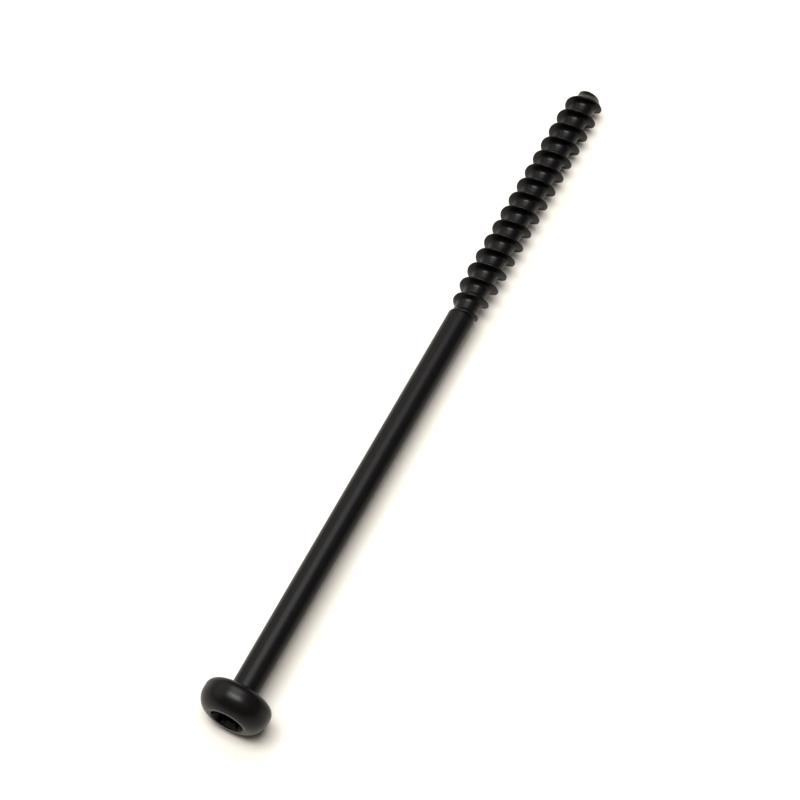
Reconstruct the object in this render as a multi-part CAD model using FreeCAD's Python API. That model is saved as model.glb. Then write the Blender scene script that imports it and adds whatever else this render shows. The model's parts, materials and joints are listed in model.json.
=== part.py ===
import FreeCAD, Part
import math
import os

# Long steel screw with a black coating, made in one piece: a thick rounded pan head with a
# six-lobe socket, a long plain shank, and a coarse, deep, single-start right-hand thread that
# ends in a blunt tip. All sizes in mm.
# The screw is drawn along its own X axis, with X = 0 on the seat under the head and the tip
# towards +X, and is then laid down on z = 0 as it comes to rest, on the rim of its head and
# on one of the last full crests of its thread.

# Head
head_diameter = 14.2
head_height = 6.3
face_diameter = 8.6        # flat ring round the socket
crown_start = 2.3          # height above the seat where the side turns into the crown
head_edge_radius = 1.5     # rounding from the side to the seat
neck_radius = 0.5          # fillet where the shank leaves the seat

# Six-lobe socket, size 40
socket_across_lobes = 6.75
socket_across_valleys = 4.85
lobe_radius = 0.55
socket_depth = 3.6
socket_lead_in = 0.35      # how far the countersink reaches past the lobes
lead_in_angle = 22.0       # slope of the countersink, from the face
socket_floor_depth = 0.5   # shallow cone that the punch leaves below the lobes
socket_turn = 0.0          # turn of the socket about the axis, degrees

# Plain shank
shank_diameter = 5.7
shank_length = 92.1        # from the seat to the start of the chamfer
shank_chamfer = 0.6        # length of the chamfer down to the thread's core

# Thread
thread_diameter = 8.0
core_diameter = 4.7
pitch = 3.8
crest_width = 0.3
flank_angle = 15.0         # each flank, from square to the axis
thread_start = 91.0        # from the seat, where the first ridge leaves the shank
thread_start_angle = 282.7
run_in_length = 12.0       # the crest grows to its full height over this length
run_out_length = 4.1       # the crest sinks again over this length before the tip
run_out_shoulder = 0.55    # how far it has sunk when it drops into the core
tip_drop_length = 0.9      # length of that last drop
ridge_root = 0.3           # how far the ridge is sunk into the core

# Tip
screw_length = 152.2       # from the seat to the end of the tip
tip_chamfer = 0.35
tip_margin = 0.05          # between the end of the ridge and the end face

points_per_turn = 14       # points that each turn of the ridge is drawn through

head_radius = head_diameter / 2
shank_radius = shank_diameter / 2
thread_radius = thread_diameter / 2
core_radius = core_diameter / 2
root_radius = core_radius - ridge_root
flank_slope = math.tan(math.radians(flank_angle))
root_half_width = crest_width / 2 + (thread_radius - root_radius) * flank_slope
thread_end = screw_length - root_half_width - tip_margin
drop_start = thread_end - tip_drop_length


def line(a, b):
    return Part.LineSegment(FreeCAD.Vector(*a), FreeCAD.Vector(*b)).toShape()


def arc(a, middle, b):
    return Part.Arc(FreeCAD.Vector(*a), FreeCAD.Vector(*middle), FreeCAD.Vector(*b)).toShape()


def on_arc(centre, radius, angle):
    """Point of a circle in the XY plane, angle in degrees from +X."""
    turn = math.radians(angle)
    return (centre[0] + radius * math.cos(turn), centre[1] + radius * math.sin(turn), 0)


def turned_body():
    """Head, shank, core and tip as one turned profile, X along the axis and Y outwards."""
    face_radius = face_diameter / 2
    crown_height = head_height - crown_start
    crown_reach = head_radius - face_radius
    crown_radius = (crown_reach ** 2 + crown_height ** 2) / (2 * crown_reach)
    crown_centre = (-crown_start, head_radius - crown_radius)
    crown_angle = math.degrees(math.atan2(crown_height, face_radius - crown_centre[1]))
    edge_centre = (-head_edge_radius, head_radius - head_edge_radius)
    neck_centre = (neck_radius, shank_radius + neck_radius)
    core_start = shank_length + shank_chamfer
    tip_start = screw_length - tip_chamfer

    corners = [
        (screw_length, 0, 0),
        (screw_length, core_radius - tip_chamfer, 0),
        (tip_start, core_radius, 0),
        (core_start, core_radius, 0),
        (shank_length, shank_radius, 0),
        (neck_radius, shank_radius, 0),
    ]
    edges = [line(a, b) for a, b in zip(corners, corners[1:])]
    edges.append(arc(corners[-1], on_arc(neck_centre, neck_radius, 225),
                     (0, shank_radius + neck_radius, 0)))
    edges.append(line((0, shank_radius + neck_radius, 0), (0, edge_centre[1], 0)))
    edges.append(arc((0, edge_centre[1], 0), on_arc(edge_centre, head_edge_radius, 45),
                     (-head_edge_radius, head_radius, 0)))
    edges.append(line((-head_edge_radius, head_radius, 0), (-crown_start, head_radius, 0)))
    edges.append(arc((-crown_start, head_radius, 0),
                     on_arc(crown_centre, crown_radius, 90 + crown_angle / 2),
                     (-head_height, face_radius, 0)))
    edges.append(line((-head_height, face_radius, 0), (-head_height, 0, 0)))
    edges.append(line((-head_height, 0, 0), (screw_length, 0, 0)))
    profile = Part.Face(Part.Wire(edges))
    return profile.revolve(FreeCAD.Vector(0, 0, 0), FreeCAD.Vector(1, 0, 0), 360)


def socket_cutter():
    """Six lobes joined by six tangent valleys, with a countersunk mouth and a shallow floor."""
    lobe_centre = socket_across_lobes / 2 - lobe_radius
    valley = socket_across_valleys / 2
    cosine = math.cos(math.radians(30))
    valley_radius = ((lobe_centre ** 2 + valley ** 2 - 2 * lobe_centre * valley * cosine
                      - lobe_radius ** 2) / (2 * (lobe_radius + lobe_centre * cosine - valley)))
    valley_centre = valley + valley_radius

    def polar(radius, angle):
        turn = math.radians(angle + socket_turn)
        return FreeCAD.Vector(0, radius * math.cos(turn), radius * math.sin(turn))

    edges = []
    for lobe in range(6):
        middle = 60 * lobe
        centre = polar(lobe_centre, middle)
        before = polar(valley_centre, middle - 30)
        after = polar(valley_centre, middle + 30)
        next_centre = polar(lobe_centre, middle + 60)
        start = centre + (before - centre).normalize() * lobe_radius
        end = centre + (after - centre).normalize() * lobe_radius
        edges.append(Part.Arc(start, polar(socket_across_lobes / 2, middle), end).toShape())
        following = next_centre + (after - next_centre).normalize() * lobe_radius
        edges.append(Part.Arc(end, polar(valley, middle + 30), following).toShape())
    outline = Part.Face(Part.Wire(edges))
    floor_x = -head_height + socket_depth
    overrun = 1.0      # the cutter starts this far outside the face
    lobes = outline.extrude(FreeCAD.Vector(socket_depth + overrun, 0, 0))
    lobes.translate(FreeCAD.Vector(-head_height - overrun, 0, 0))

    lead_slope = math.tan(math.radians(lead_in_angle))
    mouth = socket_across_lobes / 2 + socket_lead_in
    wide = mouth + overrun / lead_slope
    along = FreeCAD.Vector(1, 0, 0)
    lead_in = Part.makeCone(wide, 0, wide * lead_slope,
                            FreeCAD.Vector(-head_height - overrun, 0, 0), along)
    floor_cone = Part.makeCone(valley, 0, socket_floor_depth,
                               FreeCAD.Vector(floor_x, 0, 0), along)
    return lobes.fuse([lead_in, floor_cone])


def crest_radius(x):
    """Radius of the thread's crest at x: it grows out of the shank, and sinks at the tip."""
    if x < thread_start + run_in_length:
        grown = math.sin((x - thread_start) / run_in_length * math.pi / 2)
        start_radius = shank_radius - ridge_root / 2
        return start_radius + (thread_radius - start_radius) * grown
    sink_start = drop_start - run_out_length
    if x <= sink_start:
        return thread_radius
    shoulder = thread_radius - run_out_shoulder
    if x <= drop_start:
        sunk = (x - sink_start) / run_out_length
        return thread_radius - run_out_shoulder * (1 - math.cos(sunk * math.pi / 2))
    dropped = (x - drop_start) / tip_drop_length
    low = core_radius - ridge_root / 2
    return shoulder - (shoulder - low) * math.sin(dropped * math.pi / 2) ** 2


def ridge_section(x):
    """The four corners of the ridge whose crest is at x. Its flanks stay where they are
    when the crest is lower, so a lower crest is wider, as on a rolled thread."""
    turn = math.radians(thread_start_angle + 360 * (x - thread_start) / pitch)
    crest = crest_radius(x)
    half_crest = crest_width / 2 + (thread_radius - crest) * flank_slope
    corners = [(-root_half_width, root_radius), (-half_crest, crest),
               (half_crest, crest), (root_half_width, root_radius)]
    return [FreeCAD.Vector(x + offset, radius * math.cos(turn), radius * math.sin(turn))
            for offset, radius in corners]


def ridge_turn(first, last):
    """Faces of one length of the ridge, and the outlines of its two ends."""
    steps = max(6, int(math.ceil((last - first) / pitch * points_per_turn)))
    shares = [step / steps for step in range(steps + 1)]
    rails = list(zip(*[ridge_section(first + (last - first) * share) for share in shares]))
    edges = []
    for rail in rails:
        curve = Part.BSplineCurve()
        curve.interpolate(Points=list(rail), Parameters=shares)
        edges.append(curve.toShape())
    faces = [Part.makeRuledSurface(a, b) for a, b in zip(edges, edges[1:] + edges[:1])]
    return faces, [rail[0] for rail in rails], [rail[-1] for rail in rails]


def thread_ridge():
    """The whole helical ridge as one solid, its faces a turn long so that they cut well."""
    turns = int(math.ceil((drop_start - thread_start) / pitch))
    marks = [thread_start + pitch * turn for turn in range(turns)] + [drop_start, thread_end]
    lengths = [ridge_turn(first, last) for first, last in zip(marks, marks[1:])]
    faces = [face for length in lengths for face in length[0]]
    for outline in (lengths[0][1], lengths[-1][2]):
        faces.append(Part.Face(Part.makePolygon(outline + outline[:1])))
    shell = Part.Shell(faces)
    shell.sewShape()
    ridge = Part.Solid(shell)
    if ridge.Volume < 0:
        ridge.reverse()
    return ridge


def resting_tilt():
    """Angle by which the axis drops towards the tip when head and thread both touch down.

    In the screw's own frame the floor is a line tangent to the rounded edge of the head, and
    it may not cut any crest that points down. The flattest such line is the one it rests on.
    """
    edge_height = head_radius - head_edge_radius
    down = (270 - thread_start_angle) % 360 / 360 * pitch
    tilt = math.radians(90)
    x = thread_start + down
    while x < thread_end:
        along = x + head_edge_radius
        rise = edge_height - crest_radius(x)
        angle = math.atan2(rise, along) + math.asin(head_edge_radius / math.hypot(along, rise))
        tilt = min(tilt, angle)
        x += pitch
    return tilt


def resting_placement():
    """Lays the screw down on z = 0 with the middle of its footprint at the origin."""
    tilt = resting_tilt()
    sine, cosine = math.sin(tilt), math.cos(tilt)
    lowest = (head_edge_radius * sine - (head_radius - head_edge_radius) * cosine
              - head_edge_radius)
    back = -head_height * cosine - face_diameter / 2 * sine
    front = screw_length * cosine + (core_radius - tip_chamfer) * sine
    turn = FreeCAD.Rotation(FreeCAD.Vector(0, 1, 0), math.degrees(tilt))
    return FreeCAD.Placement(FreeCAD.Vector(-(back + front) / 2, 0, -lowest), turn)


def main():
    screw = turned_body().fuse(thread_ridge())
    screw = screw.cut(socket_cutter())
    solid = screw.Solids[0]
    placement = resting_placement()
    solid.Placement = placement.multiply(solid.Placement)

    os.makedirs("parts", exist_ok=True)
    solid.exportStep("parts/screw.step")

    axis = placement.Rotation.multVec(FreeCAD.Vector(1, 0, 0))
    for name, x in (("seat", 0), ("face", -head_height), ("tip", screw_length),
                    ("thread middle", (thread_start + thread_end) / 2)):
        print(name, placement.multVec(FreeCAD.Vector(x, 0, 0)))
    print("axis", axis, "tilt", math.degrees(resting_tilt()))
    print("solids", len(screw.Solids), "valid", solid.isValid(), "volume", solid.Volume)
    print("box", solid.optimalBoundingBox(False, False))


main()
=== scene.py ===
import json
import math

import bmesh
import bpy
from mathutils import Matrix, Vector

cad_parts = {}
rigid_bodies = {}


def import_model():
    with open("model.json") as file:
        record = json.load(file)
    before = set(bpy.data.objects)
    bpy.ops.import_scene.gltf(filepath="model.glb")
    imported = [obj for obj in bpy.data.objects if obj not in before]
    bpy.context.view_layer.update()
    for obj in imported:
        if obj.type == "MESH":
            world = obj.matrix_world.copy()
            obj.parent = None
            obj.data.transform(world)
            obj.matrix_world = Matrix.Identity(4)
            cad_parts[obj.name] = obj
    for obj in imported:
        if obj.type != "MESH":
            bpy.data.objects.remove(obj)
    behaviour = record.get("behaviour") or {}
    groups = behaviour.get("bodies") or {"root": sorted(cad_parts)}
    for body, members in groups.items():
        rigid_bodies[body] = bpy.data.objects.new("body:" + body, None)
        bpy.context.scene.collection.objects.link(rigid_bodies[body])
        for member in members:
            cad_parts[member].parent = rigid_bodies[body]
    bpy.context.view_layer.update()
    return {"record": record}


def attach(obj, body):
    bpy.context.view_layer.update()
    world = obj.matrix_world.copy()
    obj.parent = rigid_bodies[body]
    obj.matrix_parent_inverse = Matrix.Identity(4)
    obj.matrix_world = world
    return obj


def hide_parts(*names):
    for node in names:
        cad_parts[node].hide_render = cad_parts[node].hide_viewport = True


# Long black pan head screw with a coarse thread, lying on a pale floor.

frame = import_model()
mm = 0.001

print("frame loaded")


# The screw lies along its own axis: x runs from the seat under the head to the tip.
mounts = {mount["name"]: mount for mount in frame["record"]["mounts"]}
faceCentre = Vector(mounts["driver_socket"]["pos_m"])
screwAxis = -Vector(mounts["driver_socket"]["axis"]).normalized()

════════

# Aim
Extract, word for word, the line containing "axis = placement.Rotation.multVec(FreeCAD.Vector(1, 0, 0))", the line containing "obj.matrix_world = Matrix.Identity(4)", and every line between them.

# Solution for this task
    axis = placement.Rotation.multVec(FreeCAD.Vector(1, 0, 0))
    for name, x in (("seat", 0), ("face", -head_height), ("tip", screw_length),
                    ("thread middle", (thread_start + thread_end) / 2)):
        print(name, placement.multVec(FreeCAD.Vector(x, 0, 0)))
    print("axis", axis, "tilt", math.degrees(resting_tilt()))
    print("solids", len(screw.Solids), "valid", solid.isValid(), "volume", solid.Volume)
    print("box", solid.optimalBoundingBox(False, False))


main()
=== scene.py ===
import json
import math

import bmesh
import bpy
from mathutils import Matrix, Vector

cad_parts = {}
rigid_bodies = {}


def import_model():
    with open("model.json") as file:
        record = json.load(file)
    before = set(bpy.data.objects)
    bpy.ops.import_scene.gltf(filepath="model.glb")
    imported = [obj for obj in bpy.data.objects if obj not in before]
    bpy.context.view_layer.update()
    for obj in imported:
        if obj.type == "MESH":
            world = obj.matrix_world.copy()
            obj.parent = None
            obj.data.transform(world)
            obj.matrix_world = Matrix.Identity(4)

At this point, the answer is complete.